В этой моей книге, кроме всего прочего, я создал маленькую портретную галерею тех людей, с которыми мне пришлось столкнуться на моем жизненном пути. Такая галерея может быть интересна просто с общечеловеческой точки зрения.

Большинство личных имен я, конечно, изменил. Если кто-нибудь из читателей найдет в книге свое имя, или свой, не всегда лестный, портрет, то пусть он себе скажет, что это только досадное совпадение.

Лично о себе я стараюсь рассказать с предельной искренностью, может быть, иногда, и не в свою пользу.

Еще одно, последнее сказанье —
И летопись окончена моя,
Исполнен долг, завещанный от
Бога Мне, грешному. Недаром многих лет
Свидетелем Господь меня поставил
И книжному искусству вразумил…
На старости я сызнова живу,
Минувшее проходит предо мною —
Давно ль оно неслось, событий полно,
Волнуяся, как море-окиян?
Теперь оно безмолвно и спокойно,
Немного лиц мне память сохранила,
Немного слов доходят до меня,
А прочее погибло невозвратно…
Но близок день, лампада догорает —
Еще одно, последнее сказанье.
Пушкин, «Борис Годунов»
Вот она – граница! Прах твой отряхаю,
О, Страна Родная, я с усталых ног
И хоть с болью в сердце, но переступаю
Навсегда, конечно, через твой порог.
Память, не тревожь мне душу грустью тайной,
И угасни, пламя, у меня в груди:
Верности ненужной Родине случайной,
К мачехе недоброй пасынка любви.

Прощай, Родина!

…В 1927 году общее положение в стране стало вновь ухудшаться: сказывались первые сталинские мероприятия. В Москве, перед булочными и некоторыми другими магазинами, появились «хвосты».

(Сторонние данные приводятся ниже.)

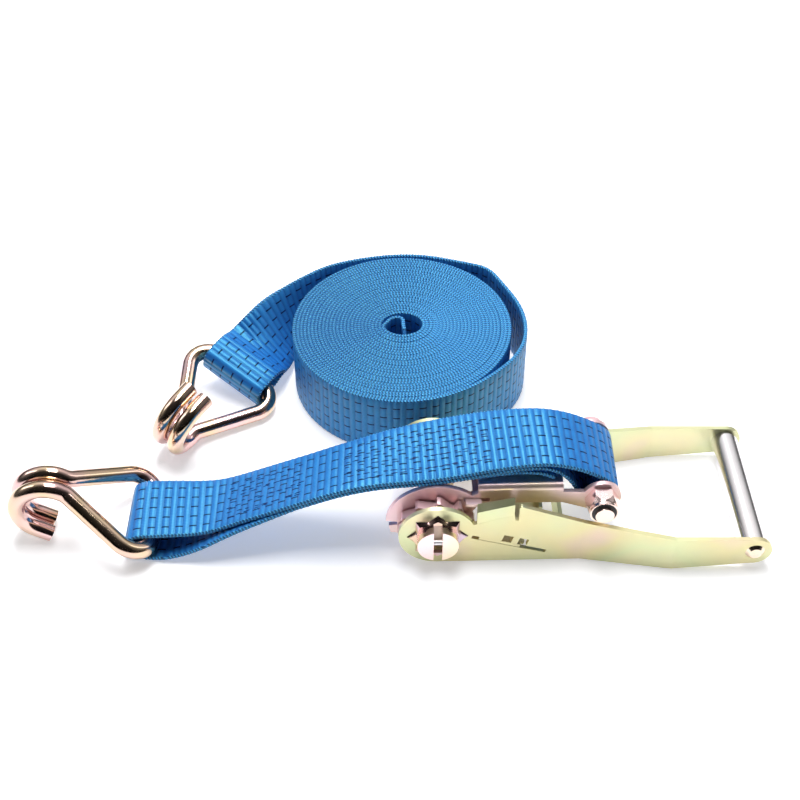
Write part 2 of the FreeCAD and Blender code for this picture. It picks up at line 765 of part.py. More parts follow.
# -------------------------------------------------------------- claw hooks
HOOK_HALF_WIDTH = 43.0
HOOK_CORNER = 14.0
HOOK_NECK = 61.0
HOOK_LEG_GAP = 6.6
HOOK_CLAW_START = 65.0
HOOK_TIP = 11.0
SHORT_HOOK_PLACE = Placement(Vector(-186.5, -8.1, 10.0), Rotation(180.0, -32.3, 0.0))
LONG_HOOK_PLACE = Placement(Vector(-135.7, 126.3, 19.8), Rotation(-125.8, 8.7, 160.8))


def build_hook(label, placement):
    """One rod bent into a cross bar, two legs and two claws.

    Its own frame has the cross bar along Y, the legs along +X, and the claws
    curling towards -Z.
    """
    claw = SIZE["hook_claw_radius"]
    crown = HOOK_CLAW_START + claw
    tip = HOOK_CLAW_START - HOOK_TIP
    side = [((tip, -2 * claw), 0), ((crown, -2 * claw), claw * 0.999), ((crown, 0), claw * 0.999),
            ((HOOK_NECK, 0), 10.0)]
    path = []
    for (x, z), radius in side:
        path.append(((x, -HOOK_LEG_GAP, z), radius))
    path.append(((0, -HOOK_HALF_WIDTH, 0), HOOK_CORNER))
    path.append(((0, HOOK_HALF_WIDTH, 0), HOOK_CORNER))
    for (x, z), radius in reversed(side):
        path.append(((x, HOOK_LEG_GAP, z), radius))
    spine = rounded_wire(path)
    start = Vector(*path[0][0])
    ring = Part.Wire(Part.Circle(start, Vector(1, 0, 0), SIZE["hook_rod_radius"]).toShape())
    rod = spine.makePipeShell([ring], True, False)
    return solid_piece(label, rod, placement)


# --------------------------------------------------------------- long strap
COIL_CENTRE = (-17.2, 137.5)
TAIL_TURN = (-73.0, 51.5)
TAIL_HEADING = (-0.725, -0.689)
EYE_SLACK = 1.8
TAIL_BOW = 12.0
FLOOR_GAP = 0.4


def section(centre, across, normal, width, thickness):
    """Rectangular cross-section of the webbing, as a closed wire."""
    across = Vector(*across).normalize() * (width / 2)
    normal = Vector(*normal).normalize() * (thickness / 2)
    centre = Vector(*centre)
    corners = [centre + across + normal, centre - across + normal,
               centre - across - normal, centre + across - normal]
    return Part.makePolygon(corners + corners[:1])


def build_coil():
    """Rolled strap, closed up into a plain disc."""
    disc = cylinder("coil_disc", "sizes.coil_radius", "sizes.webbing_width",
                    (COIL_CENTRE[0], COIL_CENTRE[1], 0), (0, 0, 1))
    add_piece(disc, "long_strap_coil")


def build_loose_turn():
    """Last turn of the roll, standing off it on the right with a kink behind."""
    spots = [((54.0, -61.5), 0), ((84.5, -30.0), 50), ((90.5, 12.0), 60), ((66.0, 64.5), 12),
             ((8.0, 86.0), 70), ((-47.0, 76.0), 60), (TAIL_TURN, 0)]
    middle = SIZE["webbing_width"] / 2
    vertices = [((x + COIL_CENTRE[0], y + COIL_CENTRE[1], middle), radius) for (x, y), radius in spots]
    spine = rounded_wire(vertices)
    heading = Vector(*vertices[1][0]) - Vector(*vertices[0][0])
    normal = Vector(-heading.y, heading.x, 0)
    start = section(vertices[0][0], (0, 0, 1), normal, SIZE["webbing_width"], SIZE["webbing_thickness"])
    strap_routes["long_strap_last_turn"] = spine
    solid_piece("long_strap_last_turn", spine.makePipeShell([start], True, False))


def build_long_strap_end():
    """End of the long strap: a half twist, then the eye sewn round the hook."""
    hook = LONG_HOOK_PLACE
    thickness = SIZE["webbing_thickness"]
    width = SIZE["webbing_width"]
    outer = HOOK_LOOP + thickness
    neck = -31.5
    outside = [((outer + EYE_SLACK, -outer), outer * 0.99), ((outer + EYE_SLACK, outer), outer * 0.99),
               ((-8.0, outer), 12), ((neck + 8, thickness), 20), ((neck, thickness), 0),
               ((neck, -thickness), 0), ((neck + 8, -thickness), 20), ((-8.0, -outer), 12)]
    inner = HOOK_LOOP
    hole = [((inner + EYE_SLACK, -inner), inner * 0.99), ((inner + EYE_SLACK, inner), inner * 0.99),
            ((-6.5, inner), 8), ((neck + 12, 0), 0), ((-6.5, -inner), 8)]
    ring = upright_face(outside).cut(upright_face(hole))
    eye = ring.extrude(Vector(0, width, 0))
    eye.translate(Vector(0, -width / 2, 0))
    eye.Placement = hook.multiply(eye.Placement)

    across = hook.Rotation.multVec(Vector(0, 1, 0))
    normal = hook.Rotation.multVec(Vector(0, 0, 1))
    throat = hook.multVec(Vector(neck, 0, 0))
    turn = Vector(TAIL_TURN[0] + COIL_CENTRE[0], TAIL_TURN[1] + COIL_CENTRE[1], width / 2)
    up = Vector(0, 0, 1)
    flat = Vector(TAIL_HEADING[1], -TAIL_HEADING[0], 0)
    if flat.dot(normal) < 0:
        flat = flat * -1
    if across.dot(up) < 0:
        up = up * -1
    outward = Vector(turn.y - throat.y, throat.x - turn.x, 0).normalize()
    if outward.x > 0:
        outward = outward * -1
    sections = []
    for step in range(5):
        share = step / 4.0
        turned = min(1.0, 1.2 * share)
        ease = turned * turned * (3 - 2 * turned)
        centre = throat * (1 - share) + turn * share + outward * (4 * TAIL_BOW * share * (1 - share))
        direction = (across * (1 - ease) + up * ease).normalize()
        facing = normal * (1 - ease) + flat * ease
        facing = (facing - direction * facing.dot(direction)).normalize()
        thick = 2 * thickness * (1 - share) + thickness * share
        lowest = FLOOR_GAP + (width * abs(direction.z) + thick * abs(facing.z)) / 2
        centre.z = max(centre.z, lowest)
        sections.append(section(centre, direction, facing, width, thick))
    twist = Part.makeLoft(sections, True, False)
    solid_piece("long_strap_end", eye.fuse(twist).removeSplitter())


# ----------------------------------------------------------------- assembly
build_frame()
build_frame_pawl()
build_strap_pin()
build_spring_seat("frame_spring_seat", (FRAME_SEAT_X, 0, FRAME_PAWL_Z), Rotation(),
                  FRAME_HALF - 0.05, 3.0, 9.0, (-17.0, 17.0))
for name, side in SIDES:
    build_spring("frame_spring_" + name,
                 Placement(Vector(FRAME_SEAT_X - 11.4, side * 17.0, FRAME_PAWL_Z), Rotation()), 10.8, 6)

build_spindle_half("spindle_half_left", -1)
build_spindle_half("spindle_half_right", 1)
for name, side in SIDES:
    build_wheel("ratchet_wheel_" + name, side)
    build_star_washer("spindle_washer_" + name, side)
    build_cotter("spindle_cotter_" + name, side)

for name, side in SIDES:
    build_handle_plate("handle_plate_" + name, side)
build_grip()
build_drive_pawl()
seat_place = drive_placement(DRIVE_SEAT)
build_spring_seat("handle_spring_seat", tuple(seat_place.Base), seat_place.Rotation,
                  HANDLE_HALF - 0.05, 3.0, 8.0, (-24.0, 24.0))
for name, side in SIDES:
    spot = drive_placement(DRIVE_SEAT - 17.6).multiply(Placement(Vector(0, side * 24.0, 0), Rotation()))
    build_spring("drive_spring_" + name, spot, 17.0, 9)

build_short_strap()
build_hook("short_strap_hook", SHORT_HOOK_PLACE)
build_coil()
build_loose_turn()
build_long_strap_end()
build_hook("long_strap_hook", LONG_HOOK_PLACE)
doc.recompute()

# ------------------------------------------------------------------- output
os.makedirs("parts", exist_ok=True)
SECTION_AREA = SIZE["webbing_width"] * SIZE["webbing_thickness"]
for piece in pieces:
    shape = piece.Shape
    if {"Invalid", "Error"} & set(piece.State) or shape.isNull() or not shape.isValid():
        raise RuntimeError("bad piece: %s %s" % (piece.Label, piece.State))
for piece in pieces:
    piece.Shape.exportStep("parts/" + piece.Label + ".step")
    print("%-24s volume %9.1f mm3" % (piece.Label, piece.Shape.Volume))
for label, spine in strap_routes.items():
    bends = [edge.Curve.Radius for edge in spine.Edges if isinstance(edge.Curve, Part.Circle)]
    volume = doc.getObject(label).Shape.Volume
    print("%s: bend radii %s mm, section times length %.0f, volume %.0f mm3"
          % (label, " ".join("%.1f" % bend for bend in bends), SECTION_AREA * spine.Length, volume))
print("short_strap: both layers together are %.0f mm of webbing"
      % (doc.getObject("short_strap").Shape.Volume / SECTION_AREA))
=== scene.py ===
import json
import math

import bpy
import numpy as np
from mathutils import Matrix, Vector


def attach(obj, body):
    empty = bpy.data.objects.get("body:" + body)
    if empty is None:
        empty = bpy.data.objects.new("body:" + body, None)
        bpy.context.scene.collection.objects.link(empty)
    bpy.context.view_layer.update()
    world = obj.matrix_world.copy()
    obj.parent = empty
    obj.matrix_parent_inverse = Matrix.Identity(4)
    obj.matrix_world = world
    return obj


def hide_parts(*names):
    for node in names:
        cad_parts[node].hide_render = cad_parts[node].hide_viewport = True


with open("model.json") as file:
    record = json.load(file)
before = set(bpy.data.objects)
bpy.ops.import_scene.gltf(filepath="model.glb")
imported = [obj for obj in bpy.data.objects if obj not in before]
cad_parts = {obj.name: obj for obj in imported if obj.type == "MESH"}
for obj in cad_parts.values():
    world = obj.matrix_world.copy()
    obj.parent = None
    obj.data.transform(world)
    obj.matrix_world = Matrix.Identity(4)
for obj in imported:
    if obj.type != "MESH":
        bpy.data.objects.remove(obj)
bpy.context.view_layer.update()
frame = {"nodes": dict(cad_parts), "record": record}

MM = 0.001


# ------------------------------------------------------------------ camera
LENS_MM = 61.1
CAMERA_AT = Vector((-39.2, -609.9, 688.1)) * MM
CAMERA_TO = Vector((-19.9, 111.9, 0.0)) * MM

camera_data = bpy.data.cameras.new("camera")
camera_data.lens = LENS_MM
camera_data.sensor_width = 36.0
camera_data.clip_start = 0.05
camera_data.clip_end = 50.0
camera = bpy.data.objects.new("camera", camera_data)
camera.location = CAMERA_AT
camera.rotation_euler = (CAMERA_TO - CAMERA_AT).to_track_quat("-Z", "Y").to_euler()
bpy.context.scene.collection.objects.link(camera)
bpy.context.scene.camera = camera

# ------------------------------------------------- sizes of the webbing, mm
WIDTH = 50.0
THICKNESS = 2.6
RIB_PITCH = 4.5
RIB_HEIGHT = 0.30
RIB_MEAN = 0.62
SCALLOP = 0.28
EDGE_ROUND = 0.6
EDGE_LOOP = 0.95
HALF_GIRTH = 2 * (WIDTH / 2 - EDGE_ROUND) + math.pi * EDGE_ROUND
YARN_PITCH = 1.35
DASH_ROWS = 5
ROW_GAP = 8.8
DASH_LENGTH = 5.2
DASH_HALF_WIDTH = 0.55
LOOP_SLANT = 2.4
# Distance between rows of points along a ribbon, on its outer stretches and inside the roll
FINE_STEP = 0.65
CORE_STEP = 0.75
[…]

Незадолго до нашего отъезда в Одессу на дачу, проходя по улице мимо одного из таких «хвостов», мы с мамой услыхали крик какой-то бабы: «Опять хлеба нету. Это всё жиды проклятые! Они весь хлеб забрали, да в Кремле спрятали».

Мы все были рады, хотя бы на несколько недель, уехать на юг. Отец нам сказал, что его, вероятно, в этом году пошлют за границу, в Италию, хотя он предпочел бы оставаться еще один год в Москве, чтобы дать мне время окончить девятилетку. Мы с мамой ничего не возразили, но были, на этот счет, другого мнения.

Из Москвы в Одессу было сорок часов езды. Приехав, мы остановились, на пару дней, у тети Рикки[3]. Уже свыше двух лет, как у нее проживали престарелые родители[4]. Мы их нашли сильно подряхлевшими, в особенности дедушку. Сердце у него ослабело, и он больше не выходил из дому. Целые дни дедушка проводил перед своим столом, куря одну папиросу за другой, и раскладывая пасьянс. Бабушка была бодрее; она помогала тете по хозяйству, и регулярно, по субботам и праздникам, посещала одесскую синагогу, которую власти оставили открытой. Весть о нашей близкой поездке за границу их сильно огорчила. Моя мать, как могла, успокаивала своих родителей, объясняя им, что ничего еще не решено, и, что, во всяком случае, наше пребывание в Италии не продолжится больше года. Дня через два мы переехали на нанятую, на Большом Фонтане, дачу. Через пять недель отец уехал на службу в Москву.

Купание в море, загорание на солнце, прогулки в компании моих кузенов, кузин и друзей, ухаживание за Флорой, дочерью адвоката Небесова, всё это занимало мое время, и оно летело быстро. Я много играл в крокет, и в этой дачной игре достиг довольно значительной степени совершенства, оказавшись, однажды, победителем на устроенном нами турнире. В августе погода начала портиться, но мы решили оставаться на даче до двадцать пятого числа этого месяца, а после погостить у тети Рикки, в Одессе, еще с неделю. В Москве, занятия в моей школе начинались пятнадцатого сентября.

19 августа 1927 года в 9 часов утра мы по обыкновению отправились на пляж. Стоял холодный и ветреный день. Купаться было невозможно, и через час мы поднялись, чтобы вернуться на дачу. Не доходя еще до нее нам встретилась тетя Рикка, с распечатанной телеграммой в руке. Подойдя к нам, она молча протянула ее маме. Телеграмма была от отца, из Москвы: «Через десять дней уезжаем Италию выезжайте Москву первым поездом Моисей». Сегодня, в девять часов утра, у себя на одесской квартире, тетя получила, на имя мамы, эту телеграмму, испугалась, и, распечатав ее, села в трамвай и приехала к нам на Большой Фонтан. Собрав наши пожитки, мы спешно оставили дачу, и к часу дня были уже в Одессе, в доме тети. Дядя пошел на вокзал, покупать билеты. Все были взволнованы, бабушка плакала.